Most of FOSSCAD's designs haven't been publicly tested, and its loose-knit members are reluctant to reveal their identities. But one anonymous member summed up the group's motivations: "First, I like guns," he wrote via instant message. "And second, I think you should be able to 3-D print virtually anything you want."

Aside from the Reprringer, the anonymous FOSSCAD member noted another new, proven design that may be far more practical--and have far more serious implications--than fully-printed guns: a key part of a semi-automatic weapon called the lower receiver. That part, which comprises most of the body of a gun, is the most regulated element of a firearm. Print a lower receiver, and you can buy the rest of a gun's components off the shelf without an ID or waiting period.

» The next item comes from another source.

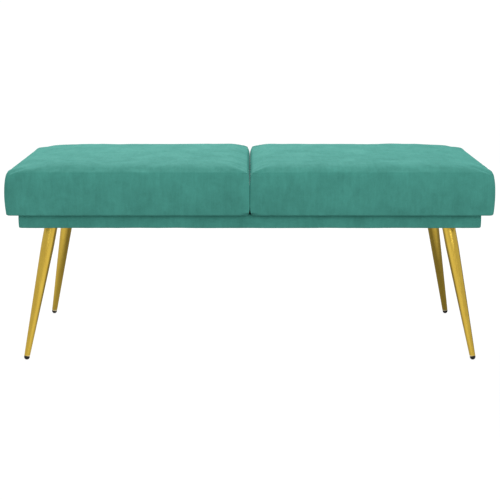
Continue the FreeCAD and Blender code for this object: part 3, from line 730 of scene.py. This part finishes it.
def make_band():
    pts, nrm = round_loop(BAND_X, BAND_Y, BAND_R, 4.0)
    h = BAND_Z1 - BAND_Z0
    prof = []                                   # (outward offset, z), from under the pads round to under the rails
    for d in (-22.0, -16.0, -10.0, -6.0):
        prof.append((d, BAND_Z1 - 0.05))
    for i in range(7):
        a = math.radians(90 - 15 * i)
        prof.append((-2.6 + 2.6 * math.cos(a), BAND_Z1 - 2.6 + 2.6 * math.sin(a)))
    for i in range(1, 8):
        u = i / 8
        prof.append((0.4 * 4 * u * (1 - u), BAND_Z1 - 2.6 - (h - 5.2) * u))
    for i in range(7):
        a = math.radians(-15 * i)
        prof.append((-2.6 + 2.6 * math.cos(a), BAND_Z0 + 2.6 + 2.6 * math.sin(a)))
    for d in (-4.5, -7.0, -10.0, -14.0, -22.0, -32.0, -44.0, -59.0):
        prof.append((d, BAND_Z0))
    prof = np.array(prof)
    m, k = len(pts), len(prof)
    off = np.minimum(prof[:, 0], 0.0)
    P = np.zeros((m, k, 3))
    for j in range(k):
        d = prof[j, 0]
        # inside the corner radius the cloth gathers, so the ring is kept a rounded rectangle
        if -d < BAND_R - 1:
            P[:, j, :2] = pts + nrm * d
        else:
            inner, _ = round_loop(BAND_X + d, BAND_Y + d, 1.0, 4.0)
            a = np.linspace(0, 1, len(inner), endpoint=False)
            P[:, j, :2] = pts + nrm * -(BAND_R - 1)
            q = P[:, j, :2]
            lim = np.array([BAND_X + d, BAND_Y + d])
            P[:, j, :2] = np.clip(q, -lim, lim)
        P[:, j, 2] = prof[j, 1]
    flat = P.reshape(-1, 3)
    idx = np.arange(m * k).reshape(m, k)
    u, v = idx, np.roll(idx, -1, axis=0)
    quads = np.stack([u[:, :-1], u[:, 1:], v[:, 1:], v[:, :-1]], -1).reshape(-1, 4)
    N = vertex_normals(flat, quads)
    side = np.zeros((m, k)); side[:, 8:25] = 1.0
    side = side.ravel()
    # pulled a little unevenly over the rails, with faint drag lines upwards
    slack = waves(210, 26, 160.0, 45.0, (1, 1, 0.4))(flat)
    drag = waves(211, 30, 26.0, 11.0, (1, 1, 0.12))(flat)
    flat = flat + N * (side * (0.22 * slack + 0.07 * drag))[:, None]
    # the lower edge waves very slightly, and three folds gather the cloth under each corner
    under = np.zeros((m, k)); under[:, 25:] = 1.0
    under = under.ravel()
    for sx in (-1, 1):
        for sy in (-1, 1):
            cx, cy = sx * (BAND_X - BAND_R), sy * (BAND_Y - BAND_R)
            dx, dy = (flat[:, 0] - cx) * sx, (flat[:, 1] - cy) * sy
            ang = np.arctan2(dy, dx)
            near = under * ((dx > -34) & (dy > -34))
            rad = np.hypot(dx, dy)
            fold = np.zeros(len(flat))
            for c in (0.30, 0.78, 1.27):
                fold += np.exp(-((ang - c) / 0.11) ** 2)
            flat[:, 2] -= near * 0.55 * fold * smooth(rad / 6.0) * (dx > -2) * (dy > -2)
    # joined at the back in one upright seam
    joint = (flat[:, 1] > BAND_Y - 2.5) * side
    dx = flat[:, 0] - 214.0
    flat = flat + N * (joint * (-0.6 * np.exp(-(dx / 2.4) ** 2)))[:, None]
    inner = flat - N * 1.3
    inner[:, 2] = np.where(flat[:, 2] > BAND_Z1 - 1.0, np.minimum(inner[:, 2], BAND_Z1 - 1.35), inner[:, 2])
    V = np.concatenate([flat, inner])
    nq = quads[:, ::-1] + m * k
    rim1 = np.stack([idx[:, 0], np.roll(idx[:, 0], -1), np.roll(idx[:, 0], -1) + m * k, idx[:, 0] + m * k], -1)
    rim2 = np.stack([idx[:, -1], idx[:, -1] + m * k, np.roll(idx[:, -1], -1) + m * k, np.roll(idx[:, -1], -1)], -1)
    ob = new_mesh("base_velvet", V, np.concatenate([quads, nq, rim1, rim2]), M["velvet_band"])
    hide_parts("base_velvet_band")
    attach(ob, "root")
    return ob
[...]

FOSSCAD members have printed and test fired AR-15 lower receivers, including one designed to be the lightest available, another that includes a printed stock and grip, one designed for a Czechoslovakian semi-automatic pistol called the Skorpion, and another designed for the SKS, a semi-automatic rifle that fires the same ammunition as an AK-47. The last two of those designs are test fired in the videos below.

Those partially printed semi-automatic weapons are powerful, military-grade firearms, and because their lower receivers were printed, they are largely unregulated. The FOSSCAD member who spoke to WIRED says it's only a matter of time until fully-printed guns are equally durable and deadly.

"Before the Liberator, if you would have asked someone if plastic guns were possible, they would have laughed at you," he says. "They aren't practical, but that doesn't mean they couldn't be. Hence the desire to improve."